The poems in crawlspace, John Pass's first volume of poetry since he won the Governor General's Literary Award in 2006, work within the narrowing passages imposed upon us by the inevitable strictures and limitations of living and experience: aging, love and loss, tightening or unraveling family ties. Close to home as always, in one instance literally under the house he has built, Pass's work is grounded too in the wider world.
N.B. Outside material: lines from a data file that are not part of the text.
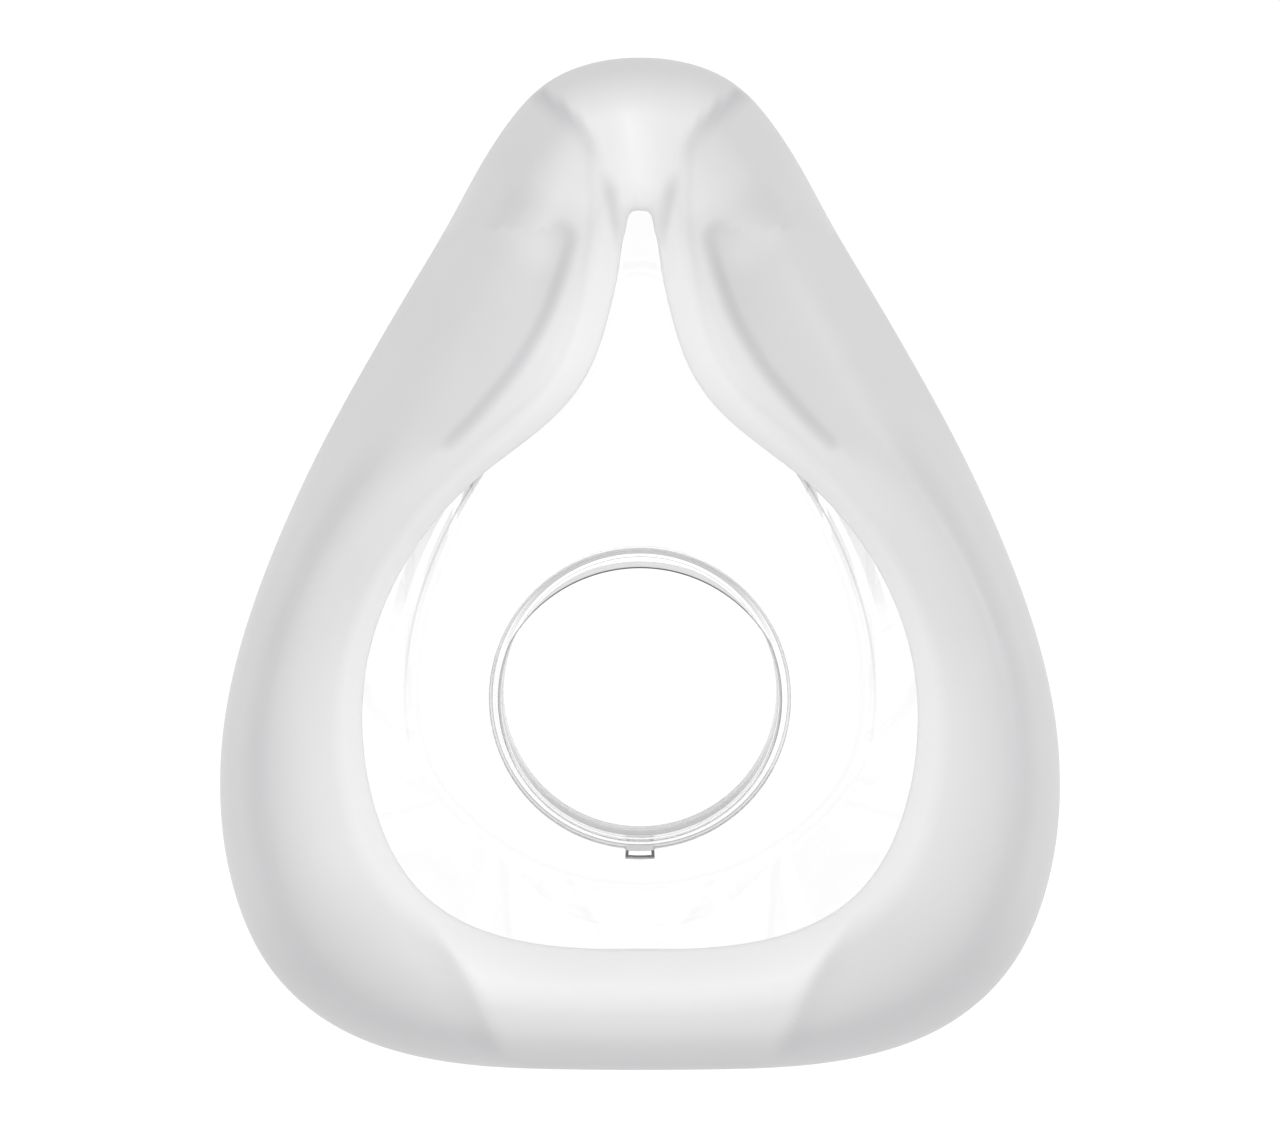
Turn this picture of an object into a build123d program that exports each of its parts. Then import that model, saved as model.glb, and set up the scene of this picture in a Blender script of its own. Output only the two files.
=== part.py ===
from build123d import *
import math
import os

os.makedirs("parts", exist_ok=True)

# Cushion module of a full face mask, in millimetres. The origin is on the port axis
# at the port rim, +Z runs through the port towards the wearer's face, and +Y runs
# towards the nose bridge. The module stands on its port rim, face side up.

# Driving dimensions of the seal
SEAL_WIDTH = 104.0       # across the cheeks
SEAL_HEIGHT = 126.5      # nose bridge to chin
SEAL_DEPTH = 57.0        # port rim to the highest crest
CHIN_REACH = 44.5        # port axis down to the chin side
MEMBRANE = 0.9           # rolled membrane that lies on the face
SIDE_WALL = 1.5          # side wall at its widest point
ROOT_INSET = 0.45        # root's distance inwards, as a share of the membrane's width
ROOT_WIDTH = 3.8         # moulded root that grips the shell's flange
ROOT_BELOW = 1.6         # root below the flange
ROOT_ABOVE = 2.0         # root above the flange
UNDER_WALL = 1.5         # second wall that stiffens each side under the membrane
UNDER_GAP = 3.0          # air between that wall and the membrane

# Driving dimensions of the shell
PORT_BORE = 37.0
PORT_WALL = 1.5
PORT_LENGTH = 12.8       # port rim to the inner face of the shell
SHELL_WALL = 1.8
FACE_WIDTH = 62.0        # flat front face, side to side
FACE_TOP = 57.5          # its reach towards the nose
FACE_BOTTOM = 26.0       # its reach towards the chin
FLANGE_Z = 22.2          # underside of the flange
FLANGE_THICK = 1.6
FLANGE_GRIP = 2.4        # depth of the flange in the seal's root
GROOVE_Z = 4.2           # retaining groove round the outside of the port
GROOVE_WIDTH = 4.6
GROOVE_DEPTH = 0.4
KEY_WIDTH = 3.6          # locating key on the chin side of the port
KEY_DEPTH = 1.3
KEY_LENGTH = 2.2
KEY_CORNER = 0.4
STOP_RISE = 1.1          # half-moon stop at the inner end of the port
STOP_THICK = 1.2
STOP_RELIEF = 0.25       # bore's step outwards where the stop begins
STOP_REACH = 60.0        # degrees that it covers each side of the nose direction
BOND_GAP = 0.05          # clearance between the seal and the shell

# Angles of the seal's section, from the horizontal, in degrees
ROOT_ANGLE = 135.0
LIP_ANGLE = -40.0
UNDER_ROOT_ANGLE = 75.0
UNDER_TIP_ANGLE = -10.0
CREST_SHARE = 0.42       # crest's distance inwards, as a share of the membrane's width

# Stations from the nose bridge down one side to the chin. Silhouette x and y and lip
# x and y are shares of the seal's half width and height, with y from the chin side.
# Then come the heights of the widest point, the crest and the lip as shares of the
# seal's depth, and the reach of the under wall as a share of the membrane's width.
STATIONS = [
    (0.000, 1.000, 0.000, 0.850, 0.649, 0.781, 0.702, 0.00),
    (0.106, 0.995, 0.016, 0.849, 0.658, 0.807, 0.707, 0.00),
    (0.203, 0.979, 0.027, 0.844, 0.675, 0.860, 0.719, 0.00),
    (0.295, 0.944, 0.033, 0.832, 0.693, 0.895, 0.737, 0.00),
    (0.370, 0.898, 0.040, 0.820, 0.711, 0.921, 0.754, 0.30),
    (0.447, 0.840, 0.050, 0.791, 0.728, 0.947, 0.789, 0.66),
    (0.530, 0.782, 0.069, 0.754, 0.737, 0.965, 0.825, 0.67),
    (0.614, 0.724, 0.107, 0.704, 0.737, 0.974, 0.860, 0.67),
    (0.720, 0.647, 0.207, 0.647, 0.737, 0.982, 0.877, 0.63),
    (0.815, 0.569, 0.381, 0.590, 0.737, 0.991, 0.895, 0.64),
    (0.904, 0.481, 0.539, 0.514, 0.737, 1.000, 0.895, 0.67),
    (0.972, 0.386, 0.632, 0.419, 0.737, 0.991, 0.895, 0.70),
    (1.000, 0.284, 0.638, 0.312, 0.719, 0.974, 0.877, 0.74),
    (0.970, 0.184, 0.575, 0.226, 0.702, 0.947, 0.842, 0.77),
    (0.882, 0.103, 0.486, 0.178, 0.684, 0.912, 0.807, 0.78),
    (0.716, 0.043, 0.379, 0.151, 0.667, 0.877, 0.781, 0.70),
    (0.470, 0.010, 0.254, 0.136, 0.649, 0.851, 0.763, 0.30),
    (0.218, 0.001, 0.119, 0.130, 0.632, 0.839, 0.754, 0.00),
    (0.000, 0.000, 0.000, 0.129, 0.632, 0.833, 0.754, 0.00),
]

# Flat front face of the shell: x as a share of its half width, then y as a share of
# its reach towards the nose or the chin
FACE_OUTLINE = [
    (0.00, 1.00),
    (0.20, 0.95),
    (0.46, 0.74),
    (0.74, 0.49),
    (0.95, 0.22),
    (1.00, 0.02),
    (0.945, -0.33),
    (0.73, -0.66),
    (0.38, -0.92),
    (0.00, -1.00),
]

HALF_WIDTH = SEAL_WIDTH / 2
FLANGE_TOP = FLANGE_Z + FLANGE_THICK
ROOT_BOTTOM = FLANGE_Z - ROOT_BELOW
ROOT_TOP = FLANGE_TOP + ROOT_ABOVE
FACE_Z = PORT_LENGTH - SHELL_WALL
PORT_RADIUS = PORT_BORE / 2
PORT_OUTSIDE = PORT_RADIUS + PORT_WALL

# The stop's edge is an arc that meets the bore STOP_REACH degrees to each side
STOP_EDGE = PORT_RADIUS - STOP_RISE
STOP_END = PORT_RADIUS * math.cos(math.radians(STOP_REACH))
STOP_SHIFT = (PORT_RADIUS**2 - STOP_EDGE**2) / (2 * (STOP_EDGE - STOP_END))


def heading(degrees):
    """Unit direction in a section's plane, as an angle from the inward horizontal."""
    return (math.cos(math.radians(degrees)), math.sin(math.radians(degrees)))


def on_seal(x_share, y_share):
    """Point in plan, from shares of the seal's half width and height."""
    return Vector(x_share * HALF_WIDTH, y_share * SEAL_HEIGHT - CHIN_REACH)


class Station:
    """One upright section of the seal, looking along its wall, u inwards and z up."""

    def __init__(self, row, side=1):
        sx, sy, lx, ly, wide, crest, lip, self.under = row
        self.wide_z = wide * SEAL_DEPTH
        self.crest_z = crest * SEAL_DEPTH
        self.lip_z = lip * SEAL_DEPTH
        self.outside = on_seal(side * sx, sy)
        inward = on_seal(side * lx, ly) - self.outside
        self.width = inward.length
        self.inward = inward.normalized()
        self.plane = Plane(self.outside, x_dir=self.inward, z_dir=self.inward.cross(Vector(0, 0, 1)))
        self.root = ROOT_INSET * self.width
        self.crest = CREST_SHARE * self.width

    def in_plan(self, u):
        """Point in plan at u inwards from the silhouette."""
        return self.outside + self.inward * u


stations = [Station(row) for row in STATIONS]
before_nose = Station(STATIONS[1], side=-1)
past_chin = Station(STATIONS[-2], side=-1)


def rim_outline(step):
    """Closed outline in plan, step inwards from the outside of the seal's root."""
    one_side = [station.in_plan(station.root + step) for station in stations]
    other_side = [Vector(-point.X, point.Y) for point in reversed(one_side[1:-1])]
    Spline(*one_side, *other_side, periodic=True)


def face_outline(inset):
    """Closed outline of the shell's flat face, drawn in by inset."""
    one_side = []
    for x_share, y_share in FACE_OUTLINE:
        reach = FACE_TOP if y_share > 0 else FACE_BOTTOM
        point = Vector(x_share * FACE_WIDTH / 2, y_share * reach)
        one_side.append(point - point.normalized() * inset)
    other_side = [Vector(-point.X, point.Y) for point in reversed(one_side[1:-1])]
    Spline(*one_side, *other_side, periodic=True)


def seal_profile(station):
    """Root, side wall and rolled membrane, as one closed profile."""
    outer_root = (station.root, ROOT_TOP)
    inner_root = (station.root + ROOT_WIDTH, ROOT_TOP)
    lip = Vector(station.width, station.lip_z)
    lip_run = Vector(*heading(LIP_ANGLE))
    under_lip = lip - Vector(*heading(LIP_ANGLE + 90)) * MEMBRANE
    Polyline(outer_root, (outer_root[0], ROOT_BOTTOM), (inner_root[0], ROOT_BOTTOM), inner_root)
    Spline(
        outer_root,
        (0, station.wide_z),
        (station.crest, station.crest_z),
        lip,
        tangents=[heading(ROOT_ANGLE), (0, 1), (1, 0), lip_run],
    )
    Line(lip, under_lip)
    Spline(
        under_lip,
        (station.crest, station.crest_z - MEMBRANE),
        (SIDE_WALL, station.wide_z),
        inner_root,
        tangents=[-lip_run, (-1, 0), (0, -1), heading(ROOT_ANGLE + 180)],
    )


def under_profile(station):
    """Second wall, rooted in the side wall and lying under the membrane."""
    tip_u = station.under * station.width
    tip_z = station.crest_z - MEMBRANE - UNDER_GAP
    top_root = (SIDE_WALL / 2, station.wide_z + UNDER_WALL)
    low_root = (SIDE_WALL / 2, station.wide_z - UNDER_WALL)
    tip = (tip_u, tip_z)
    low_tip = (tip_u, tip_z - UNDER_WALL)
    Line(low_root, top_root)
    Spline(top_root, tip, tangents=[heading(UNDER_ROOT_ANGLE), heading(UNDER_TIP_ANGLE)])
    Line(tip, low_tip)
    Spline(low_tip, low_root, tangents=[heading(UNDER_TIP_ANGLE + 180), heading(UNDER_ROOT_ANGLE + 180)])


# Seal: one soft moulding, with root, side wall, rolled membrane and two under walls
with BuildPart() as seal_cushion:
    for station in [before_nose] + stations + [past_chin]:
        with BuildSketch(station.plane):
            with BuildLine():
                seal_profile(station)
            make_face()
    loft()
    for station in stations:
        if station.under > 0:
            with BuildSketch(station.plane):
                with BuildLine():
                    under_profile(station)
                make_face()
    loft()
    split(bisect_by=Plane.YZ, keep=Keep.TOP)
    mirror(about=Plane.YZ)
    with BuildSketch(Plane.XY.offset(FLANGE_Z - BOND_GAP)):
        with BuildLine():
            rim_outline(ROOT_WIDTH - FLANGE_GRIP - BOND_GAP)
        make_face()
    extrude(amount=FLANGE_THICK + 2 * BOND_GAP, mode=Mode.SUBTRACT)

seal_cushion.part.label = "seal_cushion"
export_step(seal_cushion.part, "parts/seal_cushion.step")

# Shell: one clear moulding, with flange, dish, flat face, port, key and stop
with BuildPart() as plenum_shell:
    with BuildSketch(Plane.XY.offset(FACE_Z)):
        with BuildLine():
            face_outline(0)
        make_face()
    with BuildSketch(Plane.XY.offset(FLANGE_TOP)):
        with BuildLine():
            rim_outline(ROOT_WIDTH + BOND_GAP)
        make_face()
    loft(ruled=True)
    with BuildSketch(Plane.XY.offset(FLANGE_Z)):
        with BuildLine():
            rim_outline(ROOT_WIDTH - FLANGE_GRIP)
        make_face()
    extrude(amount=FLANGE_THICK)
    with BuildSketch(Plane.XY.offset(PORT_LENGTH)):
        with BuildLine():
            face_outline(SHELL_WALL)
        make_face()
    with BuildSketch(Plane.XY.offset(FLANGE_TOP)):
        with BuildLine():
            rim_outline(ROOT_WIDTH + BOND_GAP + SHELL_WALL)
        make_face()
    loft(ruled=True, mode=Mode.SUBTRACT)
    with BuildSketch():
        Circle(PORT_OUTSIDE)
    extrude(amount=FACE_Z)
    with BuildSketch(Plane.XY.offset(GROOVE_Z)):
        Circle(PORT_OUTSIDE)
        Circle(PORT_OUTSIDE - GROOVE_DEPTH, mode=Mode.SUBTRACT)
    extrude(amount=GROOVE_WIDTH, mode=Mode.SUBTRACT)
    with BuildSketch(Plane.XY.offset(FACE_Z - KEY_LENGTH)):
        with Locations((0, -PORT_OUTSIDE)):
            Rectangle(KEY_WIDTH, 2 * KEY_DEPTH)
        fillet(vertices().sort_by(Axis.Y)[:2], KEY_CORNER)
    extrude(amount=KEY_LENGTH)
    with BuildSketch():
        Circle(PORT_RADIUS)
    extrude(amount=PORT_LENGTH, mode=Mode.SUBTRACT)
    with BuildSketch(Plane.XY.offset(PORT_LENGTH - STOP_THICK)):
        Circle(PORT_RADIUS + STOP_RELIEF)
    extrude(amount=STOP_THICK, mode=Mode.SUBTRACT)
    with BuildSketch(Plane.XY.offset(PORT_LENGTH - STOP_THICK)):
        Circle(PORT_RADIUS + STOP_RELIEF)
        with Locations((0, -STOP_SHIFT)):
            Circle(STOP_EDGE + STOP_SHIFT, mode=Mode.SUBTRACT)
    extrude(amount=STOP_THICK)

plenum_shell.part.label = "plenum_shell"
export_step(plenum_shell.part, "parts/plenum_shell.step")
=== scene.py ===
import math

import bmesh
import bpy
import numpy as np
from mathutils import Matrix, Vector


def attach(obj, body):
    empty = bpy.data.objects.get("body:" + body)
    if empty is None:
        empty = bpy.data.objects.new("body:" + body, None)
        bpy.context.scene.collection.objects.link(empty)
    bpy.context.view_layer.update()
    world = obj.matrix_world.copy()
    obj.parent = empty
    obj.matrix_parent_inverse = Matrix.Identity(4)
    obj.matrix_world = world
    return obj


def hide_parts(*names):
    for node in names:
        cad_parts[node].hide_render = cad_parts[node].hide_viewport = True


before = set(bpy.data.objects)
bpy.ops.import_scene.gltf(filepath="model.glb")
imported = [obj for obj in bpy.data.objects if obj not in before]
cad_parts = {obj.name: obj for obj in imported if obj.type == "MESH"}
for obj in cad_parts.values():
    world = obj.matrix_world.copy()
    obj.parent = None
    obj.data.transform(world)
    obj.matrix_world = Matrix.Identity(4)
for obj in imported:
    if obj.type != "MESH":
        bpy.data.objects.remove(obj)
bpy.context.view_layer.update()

MM = 0.001

# The photograph's camera, in millimetres and degrees, in the part's own frame
IMAGE_WIDTH = 1280
FOCAL_PIXELS = 3357.0
CAMERA_AT = (0.0, 42.0, 455.0)
CAMERA_TILT = -3.229

# Sizes of the seal, in millimetres and degrees
SEAL_WIDTH = 104.0
SEAL_HEIGHT = 126.5
SEAL_DEPTH = 57.0
CHIN_REACH = 44.5
ROOT_INSET = 0.45        # share of the membrane's width
ROOT_WIDTH = 3.8
ROOT_BELOW = 1.6
ROOT_ABOVE = 2.0
CREST_SHARE = 0.42       # share of the membrane's width
SHOULDER = 0.26          # upright run above the widest point, as a share of the rise
LIP_ANGLE = -40.0
BOND_GAP = 0.05

# Wall thickness along the seal's section, and the second wall under the membrane
WALL_AT_ROOT = 2.2
WALL_AT_WIDEST = 1.5
WALL_AT_CREST = 0.9
WALL_AT_LIP = 0.7
LIP_RADIUS = WALL_AT_LIP / 2
LIP_BACK = 0.5           # how far the lip's rounding starts before its end, in its radii
UNDER_WALL = 1.4
UNDER_GAP = 2.6
ROOT_CHAMFER = 0.4

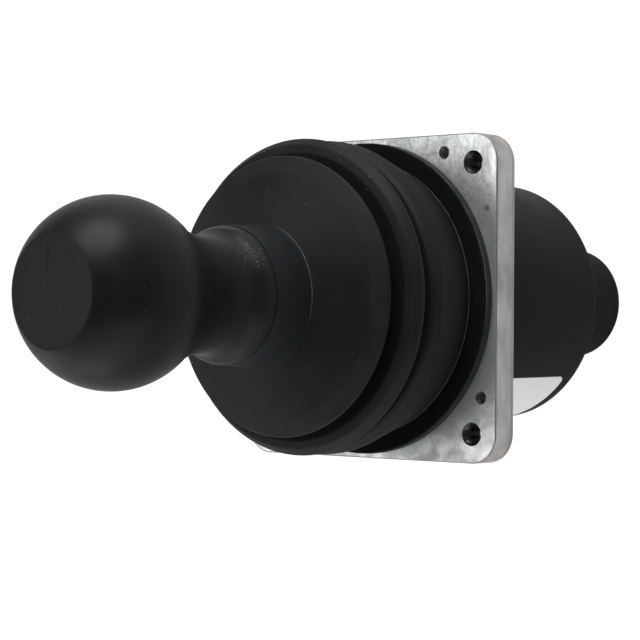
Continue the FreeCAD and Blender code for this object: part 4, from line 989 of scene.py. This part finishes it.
def make_floor():
    """White floor that keeps a faint shadow; the camera sees most of its glow and reflections a little."""
    bpy.ops.mesh.primitive_plane_add(size=FLOOR_SIZE, location=(0.0, 0.0, FLOOR_LEVEL - FLOOR_GAP))
    floor = bpy.context.object
    floor.name = "floor"
    paper = bpy.data.materials.new("floor_paper")
    tree = empty_tree(paper)
    matte = add_node(tree, "ShaderNodeBsdfDiffuse", {"Color": (*grey(FLOOR_TONE), 1.0)})
    glow = add_node(tree, "ShaderNodeEmission", {"Strength": FLOOR_GLOW})
    path = add_node(tree, "ShaderNodeLightPath")
    seen = add_node(tree, "ShaderNodeMath", {1: FLOOR_SHARE_SEEN}, operation="MULTIPLY")
    glossy = add_node(tree, "ShaderNodeMath", {1: FLOOR_SHARE_GLOSSY}, operation="MULTIPLY")
    either = add_node(tree, "ShaderNodeMath", operation="ADD")
    mix = add_node(tree, "ShaderNodeMixShader")
    output = add_node(tree, "ShaderNodeOutputMaterial")
    for source, target in (
        (path.outputs["Is Camera Ray"], seen.inputs[0]),
        (path.outputs["Is Glossy Ray"], glossy.inputs[0]),
        (seen.outputs["Value"], either.inputs[0]),
        (glossy.outputs["Value"], either.inputs[1]),
        (either.outputs["Value"], mix.inputs["Fac"]),
        (matte.outputs["BSDF"], mix.inputs[1]),
        (glow.outputs["Emission"], mix.inputs[2]),
        (mix.outputs["Shader"], output.inputs["Surface"]),
    ):
        tree.links.new(source, target)
    floor.data.materials.append(paper)


def make_world():
    """A pale world that the camera sees as white."""
    world = bpy.data.worlds.new("studio")
    bpy.context.scene.world = world
    tree = empty_tree(world)
    path = add_node(tree, "ShaderNodeLightPath")
    strength = add_node(tree, "ShaderNodeMapRange", {"To Min": WORLD_LIGHT, "To Max": WORLD_SEEN})
    sky = add_node(tree, "ShaderNodeBackground")
    output = add_node(tree, "ShaderNodeOutputWorld")
    tree.links.new(path.outputs["Is Camera Ray"], strength.inputs["Value"])
    tree.links.new(strength.outputs["Result"], sky.inputs["Strength"])
    tree.links.new(sky.outputs["Background"], output.inputs["Surface"])


def make_lamps():
    """Soft round lamps, all turned to the same point of the part."""
    for name, place, size, power in LAMPS:
        lamp = bpy.data.lights.new(name, "AREA")
        lamp.shape = "DISK"
        lamp.size = size
        lamp.energy = power
        holder = bpy.data.objects.new(name, lamp)
        holder.location = place
        holder.rotation_euler = (LAMP_AIM - Vector(place)).to_track_quat("-Z", "Y").to_euler()
        bpy.context.scene.collection.objects.link(holder)


def make_camera():
    """The photograph's viewpoint, with the part's +Y up in the picture."""
    away = (CAMERA_PLACE - CAMERA_TARGET).normalized()
    up = Vector((0.0, 1.0, 0.0))
    up = (up - away * up.dot(away)).normalized()
    up = Matrix.Rotation(CAMERA_ROLL, 3, away) @ up
    right = up.cross(away)
    lens = bpy.data.cameras.new("camera")
    lens.lens = LENS
    lens.sensor_width = SENSOR
    lens.clip_start = CAMERA_START
    camera = bpy.data.objects.new("camera", lens)
    camera.matrix_world = Matrix.Translation(CAMERA_PLACE) @ Matrix((right, up, away)).transposed().to_4x4()
    bpy.context.scene.collection.objects.link(camera)
    bpy.context.scene.camera = camera


def main():
    bpy.context.scene.view_settings.view_transform = "Standard"
    make_camera()
    make_floor()
    make_world()
    make_lamps()
    dress_nodes()
    make_boot()
    make_spring()
    make_knob()
    make_plate()
    make_can()


main()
Travelling from urban Toronto's Bloor Street, "...a rough wind in the empty elms rolling/ into the streets the liberated beer cans" to the bucolic "...golden light in the bunch grass and aspens" of Pennask Lake in BC's Okanagan, to Sainte-Chapelle in Paris with Matisse in mind, he never loses sight of the roughly textured physical world where he has found poetry's footing for four decades:
What of the salt-leaching stone beneath
the fresco's lustrous skin, and the unconditioned air
outdoors, alive with showers and traffic splashing
where we an hour ago these
centuries later came in?
Pass's intelligent and compassionate vision encompasses
human frailty, memory, and our wondrous, fraught engagements
with (and within) nature. "The long view's our forever/ human incongruity in landscape, on earth. A given,/ the distance. And a gift, to stretch us--restless reaches along the road." crawlspace is a gift that expands the landscape and sensibility of Canadian literature even as it celebrates the intricacies of self.